▸ PROBLEM TO WORK ON
Collect all lines from the listing that include the string "Blender".

▸ RECORDS
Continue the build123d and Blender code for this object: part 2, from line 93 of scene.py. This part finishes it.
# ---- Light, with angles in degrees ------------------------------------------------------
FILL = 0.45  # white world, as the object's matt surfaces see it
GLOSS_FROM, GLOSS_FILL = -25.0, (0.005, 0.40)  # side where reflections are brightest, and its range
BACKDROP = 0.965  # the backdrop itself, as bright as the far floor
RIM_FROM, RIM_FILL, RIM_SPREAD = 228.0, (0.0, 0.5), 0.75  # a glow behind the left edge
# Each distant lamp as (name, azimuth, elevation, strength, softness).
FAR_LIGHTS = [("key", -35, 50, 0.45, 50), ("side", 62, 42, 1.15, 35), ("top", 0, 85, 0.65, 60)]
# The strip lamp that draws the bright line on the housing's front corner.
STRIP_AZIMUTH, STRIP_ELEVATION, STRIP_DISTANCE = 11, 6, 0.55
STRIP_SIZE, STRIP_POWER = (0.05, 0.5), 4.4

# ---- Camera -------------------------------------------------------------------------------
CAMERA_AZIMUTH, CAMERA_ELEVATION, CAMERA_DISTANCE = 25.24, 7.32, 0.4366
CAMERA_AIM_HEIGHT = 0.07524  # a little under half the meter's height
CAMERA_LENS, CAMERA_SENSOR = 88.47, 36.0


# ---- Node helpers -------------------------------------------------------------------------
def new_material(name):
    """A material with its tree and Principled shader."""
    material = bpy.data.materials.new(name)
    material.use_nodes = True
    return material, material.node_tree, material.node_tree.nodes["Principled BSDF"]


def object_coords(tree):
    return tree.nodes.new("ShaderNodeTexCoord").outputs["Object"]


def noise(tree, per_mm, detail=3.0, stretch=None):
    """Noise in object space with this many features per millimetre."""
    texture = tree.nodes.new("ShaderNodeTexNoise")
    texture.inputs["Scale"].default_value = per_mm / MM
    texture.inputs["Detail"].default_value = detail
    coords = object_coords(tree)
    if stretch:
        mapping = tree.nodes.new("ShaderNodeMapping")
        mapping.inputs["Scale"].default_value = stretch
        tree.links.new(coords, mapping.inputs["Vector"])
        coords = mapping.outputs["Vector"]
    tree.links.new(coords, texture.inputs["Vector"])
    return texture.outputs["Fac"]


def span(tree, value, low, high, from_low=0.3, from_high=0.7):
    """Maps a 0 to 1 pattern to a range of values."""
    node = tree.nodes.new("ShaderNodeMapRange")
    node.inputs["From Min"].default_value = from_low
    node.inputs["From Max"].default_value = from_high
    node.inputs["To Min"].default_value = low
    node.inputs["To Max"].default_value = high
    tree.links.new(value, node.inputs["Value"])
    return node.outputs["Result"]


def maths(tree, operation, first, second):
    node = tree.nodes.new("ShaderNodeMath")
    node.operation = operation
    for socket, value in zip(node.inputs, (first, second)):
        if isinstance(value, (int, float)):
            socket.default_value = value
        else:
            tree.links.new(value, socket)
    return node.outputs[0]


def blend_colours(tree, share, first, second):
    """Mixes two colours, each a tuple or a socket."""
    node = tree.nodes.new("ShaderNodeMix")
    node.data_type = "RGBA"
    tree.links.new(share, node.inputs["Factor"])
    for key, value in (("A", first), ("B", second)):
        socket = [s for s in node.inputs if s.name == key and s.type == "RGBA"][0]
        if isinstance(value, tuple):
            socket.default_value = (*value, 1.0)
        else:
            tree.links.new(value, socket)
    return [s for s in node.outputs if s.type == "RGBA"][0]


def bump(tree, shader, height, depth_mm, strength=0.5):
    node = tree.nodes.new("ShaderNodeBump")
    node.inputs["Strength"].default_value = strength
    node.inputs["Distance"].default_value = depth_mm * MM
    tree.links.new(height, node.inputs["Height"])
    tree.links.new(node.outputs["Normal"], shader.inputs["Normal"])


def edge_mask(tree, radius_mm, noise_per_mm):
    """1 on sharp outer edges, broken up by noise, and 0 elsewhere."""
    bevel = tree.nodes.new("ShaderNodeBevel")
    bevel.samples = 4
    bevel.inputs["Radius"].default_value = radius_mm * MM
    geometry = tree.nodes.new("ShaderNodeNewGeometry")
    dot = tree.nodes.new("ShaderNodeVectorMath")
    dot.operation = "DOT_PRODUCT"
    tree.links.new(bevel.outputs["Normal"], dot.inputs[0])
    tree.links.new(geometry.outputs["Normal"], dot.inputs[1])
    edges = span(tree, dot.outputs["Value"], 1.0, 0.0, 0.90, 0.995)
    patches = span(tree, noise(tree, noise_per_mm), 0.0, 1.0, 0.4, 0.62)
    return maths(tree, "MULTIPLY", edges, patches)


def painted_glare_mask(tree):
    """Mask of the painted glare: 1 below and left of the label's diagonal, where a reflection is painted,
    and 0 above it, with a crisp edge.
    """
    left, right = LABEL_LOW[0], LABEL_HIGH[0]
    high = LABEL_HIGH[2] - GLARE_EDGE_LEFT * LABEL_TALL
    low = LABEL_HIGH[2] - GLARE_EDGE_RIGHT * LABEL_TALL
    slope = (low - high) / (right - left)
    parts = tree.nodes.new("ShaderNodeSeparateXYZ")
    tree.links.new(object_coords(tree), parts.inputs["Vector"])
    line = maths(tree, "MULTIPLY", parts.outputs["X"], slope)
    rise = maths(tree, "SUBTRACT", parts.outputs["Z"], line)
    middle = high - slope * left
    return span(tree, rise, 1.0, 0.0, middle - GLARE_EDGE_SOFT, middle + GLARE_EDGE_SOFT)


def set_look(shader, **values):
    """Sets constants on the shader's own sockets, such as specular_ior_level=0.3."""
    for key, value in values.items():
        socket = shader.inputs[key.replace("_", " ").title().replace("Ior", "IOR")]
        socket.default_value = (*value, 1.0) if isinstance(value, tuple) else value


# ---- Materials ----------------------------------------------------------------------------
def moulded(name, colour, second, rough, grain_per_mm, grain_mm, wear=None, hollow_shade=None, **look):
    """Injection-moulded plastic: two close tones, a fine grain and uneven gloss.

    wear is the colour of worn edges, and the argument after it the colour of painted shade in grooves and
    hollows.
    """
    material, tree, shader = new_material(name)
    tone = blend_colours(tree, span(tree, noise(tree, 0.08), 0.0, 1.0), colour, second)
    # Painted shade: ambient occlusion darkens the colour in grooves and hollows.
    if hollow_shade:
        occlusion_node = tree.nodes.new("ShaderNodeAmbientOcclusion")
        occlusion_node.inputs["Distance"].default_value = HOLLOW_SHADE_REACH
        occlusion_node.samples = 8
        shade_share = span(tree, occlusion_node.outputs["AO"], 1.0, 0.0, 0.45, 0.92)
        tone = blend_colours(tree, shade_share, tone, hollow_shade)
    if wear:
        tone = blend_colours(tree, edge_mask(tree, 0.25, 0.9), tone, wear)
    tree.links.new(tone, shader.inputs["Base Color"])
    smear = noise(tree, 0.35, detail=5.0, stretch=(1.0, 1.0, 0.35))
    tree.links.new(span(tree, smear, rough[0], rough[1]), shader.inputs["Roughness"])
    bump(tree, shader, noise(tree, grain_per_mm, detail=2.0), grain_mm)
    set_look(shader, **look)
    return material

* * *

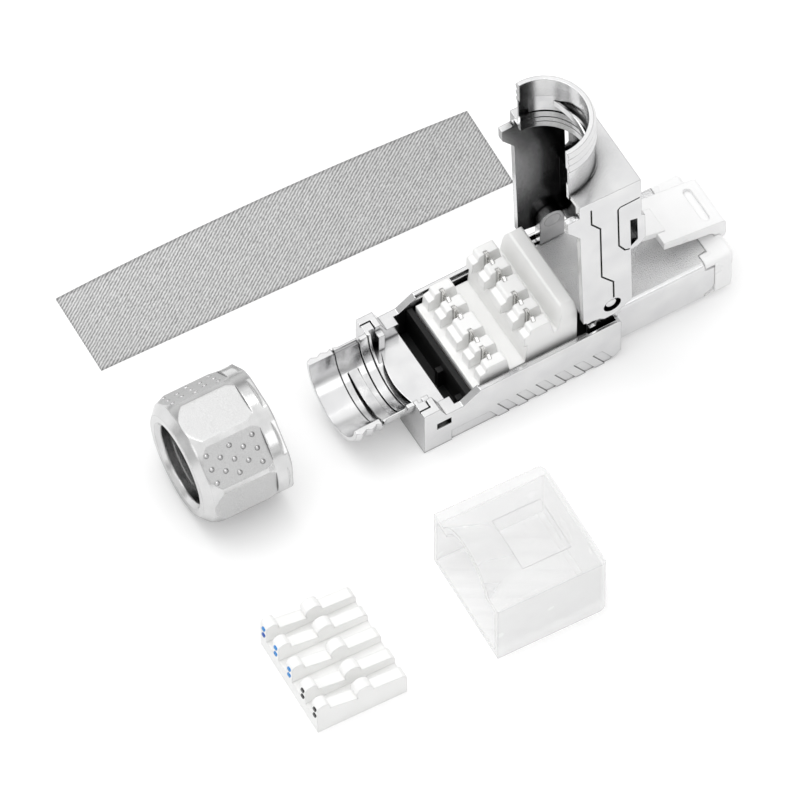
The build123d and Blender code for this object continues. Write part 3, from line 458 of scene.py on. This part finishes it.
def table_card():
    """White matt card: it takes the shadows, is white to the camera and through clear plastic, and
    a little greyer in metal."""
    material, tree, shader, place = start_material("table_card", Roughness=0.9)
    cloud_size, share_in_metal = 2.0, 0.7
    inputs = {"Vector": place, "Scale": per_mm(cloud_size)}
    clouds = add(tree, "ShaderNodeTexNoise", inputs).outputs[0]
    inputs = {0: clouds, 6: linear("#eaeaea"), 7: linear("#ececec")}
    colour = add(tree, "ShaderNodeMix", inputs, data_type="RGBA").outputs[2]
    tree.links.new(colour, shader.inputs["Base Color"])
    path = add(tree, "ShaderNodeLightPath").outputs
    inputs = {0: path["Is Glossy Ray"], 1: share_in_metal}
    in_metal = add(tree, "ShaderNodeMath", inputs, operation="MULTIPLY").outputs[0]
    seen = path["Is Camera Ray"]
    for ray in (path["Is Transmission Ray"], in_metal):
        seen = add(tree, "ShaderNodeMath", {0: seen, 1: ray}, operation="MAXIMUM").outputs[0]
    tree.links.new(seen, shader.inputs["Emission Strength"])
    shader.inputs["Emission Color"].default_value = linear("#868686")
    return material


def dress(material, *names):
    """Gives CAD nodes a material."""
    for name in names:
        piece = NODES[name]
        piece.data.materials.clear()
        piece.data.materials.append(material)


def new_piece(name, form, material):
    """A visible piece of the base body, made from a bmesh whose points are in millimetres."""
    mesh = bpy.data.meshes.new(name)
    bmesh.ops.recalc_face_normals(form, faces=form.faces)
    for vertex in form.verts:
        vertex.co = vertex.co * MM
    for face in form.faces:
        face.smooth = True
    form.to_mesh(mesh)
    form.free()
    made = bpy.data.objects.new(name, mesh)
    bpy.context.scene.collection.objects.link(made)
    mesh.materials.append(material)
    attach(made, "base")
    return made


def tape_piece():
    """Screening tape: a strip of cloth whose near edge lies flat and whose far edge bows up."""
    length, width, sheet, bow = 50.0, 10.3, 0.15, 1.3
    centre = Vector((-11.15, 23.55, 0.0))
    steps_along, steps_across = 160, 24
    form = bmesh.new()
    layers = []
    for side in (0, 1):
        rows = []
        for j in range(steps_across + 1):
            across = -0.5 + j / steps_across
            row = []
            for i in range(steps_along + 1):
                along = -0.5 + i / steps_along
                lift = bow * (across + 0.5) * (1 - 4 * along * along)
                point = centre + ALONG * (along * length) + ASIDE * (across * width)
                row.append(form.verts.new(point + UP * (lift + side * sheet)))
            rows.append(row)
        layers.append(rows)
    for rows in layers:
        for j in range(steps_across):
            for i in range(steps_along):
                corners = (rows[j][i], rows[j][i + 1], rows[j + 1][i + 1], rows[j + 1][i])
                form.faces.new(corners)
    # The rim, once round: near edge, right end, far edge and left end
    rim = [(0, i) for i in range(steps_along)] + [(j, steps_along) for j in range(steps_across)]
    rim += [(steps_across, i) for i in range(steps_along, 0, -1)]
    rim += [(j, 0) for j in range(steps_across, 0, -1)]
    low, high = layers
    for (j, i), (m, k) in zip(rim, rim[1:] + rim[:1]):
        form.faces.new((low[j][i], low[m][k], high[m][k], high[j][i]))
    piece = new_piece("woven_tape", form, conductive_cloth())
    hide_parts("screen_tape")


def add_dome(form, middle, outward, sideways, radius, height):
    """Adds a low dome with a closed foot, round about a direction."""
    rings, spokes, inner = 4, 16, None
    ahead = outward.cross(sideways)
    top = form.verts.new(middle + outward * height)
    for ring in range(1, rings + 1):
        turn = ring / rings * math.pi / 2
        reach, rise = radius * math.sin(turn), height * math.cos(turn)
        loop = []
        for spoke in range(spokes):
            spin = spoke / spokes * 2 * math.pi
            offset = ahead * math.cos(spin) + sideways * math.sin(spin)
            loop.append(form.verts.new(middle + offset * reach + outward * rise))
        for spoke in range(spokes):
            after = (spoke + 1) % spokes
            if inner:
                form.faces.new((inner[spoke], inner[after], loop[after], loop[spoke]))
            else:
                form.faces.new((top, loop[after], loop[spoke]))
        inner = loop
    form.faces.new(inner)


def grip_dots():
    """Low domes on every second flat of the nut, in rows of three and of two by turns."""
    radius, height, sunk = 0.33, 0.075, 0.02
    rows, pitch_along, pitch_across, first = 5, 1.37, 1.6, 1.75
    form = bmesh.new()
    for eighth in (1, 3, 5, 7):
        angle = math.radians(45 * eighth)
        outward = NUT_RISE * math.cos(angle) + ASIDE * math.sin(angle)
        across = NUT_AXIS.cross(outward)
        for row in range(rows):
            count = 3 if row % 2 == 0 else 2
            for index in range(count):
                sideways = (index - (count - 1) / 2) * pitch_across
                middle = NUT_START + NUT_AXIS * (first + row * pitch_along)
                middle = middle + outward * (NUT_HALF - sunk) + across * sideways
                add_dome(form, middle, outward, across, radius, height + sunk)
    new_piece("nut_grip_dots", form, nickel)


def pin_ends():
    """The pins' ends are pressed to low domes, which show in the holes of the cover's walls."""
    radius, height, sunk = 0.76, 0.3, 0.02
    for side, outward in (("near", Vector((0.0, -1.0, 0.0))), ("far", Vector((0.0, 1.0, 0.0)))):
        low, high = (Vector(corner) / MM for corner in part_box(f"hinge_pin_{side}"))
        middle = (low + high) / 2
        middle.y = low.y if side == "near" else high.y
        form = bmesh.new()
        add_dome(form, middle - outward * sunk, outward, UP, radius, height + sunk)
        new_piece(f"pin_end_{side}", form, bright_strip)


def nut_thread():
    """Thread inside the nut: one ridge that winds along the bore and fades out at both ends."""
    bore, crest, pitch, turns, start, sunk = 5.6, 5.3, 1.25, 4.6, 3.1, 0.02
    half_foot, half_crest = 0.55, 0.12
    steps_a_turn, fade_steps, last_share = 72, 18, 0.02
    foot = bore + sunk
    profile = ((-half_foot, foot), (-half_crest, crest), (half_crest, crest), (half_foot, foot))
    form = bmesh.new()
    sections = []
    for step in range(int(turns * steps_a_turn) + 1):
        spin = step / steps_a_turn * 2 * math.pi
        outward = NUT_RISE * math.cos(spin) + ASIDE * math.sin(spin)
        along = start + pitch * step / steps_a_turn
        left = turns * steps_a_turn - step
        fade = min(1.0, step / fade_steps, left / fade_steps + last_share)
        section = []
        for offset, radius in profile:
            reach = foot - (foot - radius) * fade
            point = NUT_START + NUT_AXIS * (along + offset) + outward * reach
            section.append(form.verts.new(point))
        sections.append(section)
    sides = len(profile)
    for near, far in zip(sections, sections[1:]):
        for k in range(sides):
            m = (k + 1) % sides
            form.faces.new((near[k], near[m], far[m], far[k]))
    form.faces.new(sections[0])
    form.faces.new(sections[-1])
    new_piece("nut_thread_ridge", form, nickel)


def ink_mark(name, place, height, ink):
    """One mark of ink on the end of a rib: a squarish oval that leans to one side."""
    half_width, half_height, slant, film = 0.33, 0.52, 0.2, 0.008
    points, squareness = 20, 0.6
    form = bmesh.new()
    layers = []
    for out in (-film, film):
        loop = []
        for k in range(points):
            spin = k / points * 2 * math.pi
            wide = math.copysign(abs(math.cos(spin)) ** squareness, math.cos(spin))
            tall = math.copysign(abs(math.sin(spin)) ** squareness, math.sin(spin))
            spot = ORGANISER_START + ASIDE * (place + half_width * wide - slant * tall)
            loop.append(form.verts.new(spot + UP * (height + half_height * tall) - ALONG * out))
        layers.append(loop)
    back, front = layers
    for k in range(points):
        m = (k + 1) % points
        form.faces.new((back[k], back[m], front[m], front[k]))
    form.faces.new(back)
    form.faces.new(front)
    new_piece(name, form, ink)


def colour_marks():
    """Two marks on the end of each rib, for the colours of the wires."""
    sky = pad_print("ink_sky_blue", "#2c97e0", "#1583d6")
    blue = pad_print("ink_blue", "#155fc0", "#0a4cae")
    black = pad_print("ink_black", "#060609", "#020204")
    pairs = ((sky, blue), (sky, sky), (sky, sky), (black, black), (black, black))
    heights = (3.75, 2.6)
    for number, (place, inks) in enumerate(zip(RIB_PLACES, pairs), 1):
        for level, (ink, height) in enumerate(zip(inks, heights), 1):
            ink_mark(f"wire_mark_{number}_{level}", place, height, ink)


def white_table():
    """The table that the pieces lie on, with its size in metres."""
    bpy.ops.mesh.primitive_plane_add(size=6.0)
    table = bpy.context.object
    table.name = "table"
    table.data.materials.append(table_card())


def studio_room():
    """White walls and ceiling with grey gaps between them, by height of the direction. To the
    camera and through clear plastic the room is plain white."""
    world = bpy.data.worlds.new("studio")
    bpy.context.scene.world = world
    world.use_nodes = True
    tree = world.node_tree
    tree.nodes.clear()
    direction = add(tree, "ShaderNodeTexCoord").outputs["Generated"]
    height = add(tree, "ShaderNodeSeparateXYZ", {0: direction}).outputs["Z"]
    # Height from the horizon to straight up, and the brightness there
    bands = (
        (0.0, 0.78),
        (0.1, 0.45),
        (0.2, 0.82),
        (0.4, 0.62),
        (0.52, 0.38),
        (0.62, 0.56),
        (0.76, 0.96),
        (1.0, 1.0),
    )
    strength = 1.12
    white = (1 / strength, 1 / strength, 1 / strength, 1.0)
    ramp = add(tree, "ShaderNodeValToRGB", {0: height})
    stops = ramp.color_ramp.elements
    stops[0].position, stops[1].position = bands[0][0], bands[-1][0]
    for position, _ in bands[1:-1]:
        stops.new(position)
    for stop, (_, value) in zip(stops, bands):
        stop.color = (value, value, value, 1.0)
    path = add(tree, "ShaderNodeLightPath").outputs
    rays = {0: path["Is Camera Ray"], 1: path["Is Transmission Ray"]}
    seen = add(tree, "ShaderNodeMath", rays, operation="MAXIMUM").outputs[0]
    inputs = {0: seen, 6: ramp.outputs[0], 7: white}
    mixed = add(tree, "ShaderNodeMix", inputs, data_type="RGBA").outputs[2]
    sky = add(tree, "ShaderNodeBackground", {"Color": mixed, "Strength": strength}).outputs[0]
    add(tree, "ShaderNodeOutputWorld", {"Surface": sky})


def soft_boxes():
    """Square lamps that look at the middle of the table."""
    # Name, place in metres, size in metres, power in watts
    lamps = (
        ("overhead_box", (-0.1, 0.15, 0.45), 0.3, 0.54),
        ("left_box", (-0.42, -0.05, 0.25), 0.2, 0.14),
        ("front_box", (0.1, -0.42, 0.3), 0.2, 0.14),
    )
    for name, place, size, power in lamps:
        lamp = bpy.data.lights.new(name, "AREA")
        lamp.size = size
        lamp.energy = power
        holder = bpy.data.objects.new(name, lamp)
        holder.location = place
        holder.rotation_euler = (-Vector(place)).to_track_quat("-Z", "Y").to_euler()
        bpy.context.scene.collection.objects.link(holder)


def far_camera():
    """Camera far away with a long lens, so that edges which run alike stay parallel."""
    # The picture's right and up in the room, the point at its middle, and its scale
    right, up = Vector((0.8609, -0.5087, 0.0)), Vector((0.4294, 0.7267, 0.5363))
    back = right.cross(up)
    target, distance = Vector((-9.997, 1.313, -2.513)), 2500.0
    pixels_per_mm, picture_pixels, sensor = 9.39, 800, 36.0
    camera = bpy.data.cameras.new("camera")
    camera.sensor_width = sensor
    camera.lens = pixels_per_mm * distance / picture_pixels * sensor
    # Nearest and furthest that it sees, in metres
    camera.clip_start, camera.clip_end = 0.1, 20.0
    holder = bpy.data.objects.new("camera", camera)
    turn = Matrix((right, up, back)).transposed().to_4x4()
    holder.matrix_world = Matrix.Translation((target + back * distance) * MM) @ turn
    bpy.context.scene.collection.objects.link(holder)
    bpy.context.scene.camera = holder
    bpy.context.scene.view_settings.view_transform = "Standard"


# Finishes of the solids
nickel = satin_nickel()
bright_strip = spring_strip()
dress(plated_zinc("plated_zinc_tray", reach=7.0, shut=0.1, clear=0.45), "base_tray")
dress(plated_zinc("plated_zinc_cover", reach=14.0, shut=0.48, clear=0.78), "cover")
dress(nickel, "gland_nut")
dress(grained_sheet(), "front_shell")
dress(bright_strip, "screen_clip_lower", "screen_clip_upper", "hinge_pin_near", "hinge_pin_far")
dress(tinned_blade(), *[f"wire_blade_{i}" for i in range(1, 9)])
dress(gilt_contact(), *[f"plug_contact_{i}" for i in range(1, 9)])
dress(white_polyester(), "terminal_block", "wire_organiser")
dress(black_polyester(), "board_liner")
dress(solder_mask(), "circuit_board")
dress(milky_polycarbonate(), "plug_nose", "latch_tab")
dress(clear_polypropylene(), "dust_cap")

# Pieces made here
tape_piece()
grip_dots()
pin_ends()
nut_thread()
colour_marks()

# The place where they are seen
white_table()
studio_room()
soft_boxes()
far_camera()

▸ COMPLETE ANSWER
Continue the build123d and Blender code for this object: part 2, from line 93 of scene.py. This part finishes it.
The build123d and Blender code for this object continues. Write part 3, from line 458 of scene.py on. This part finishes it.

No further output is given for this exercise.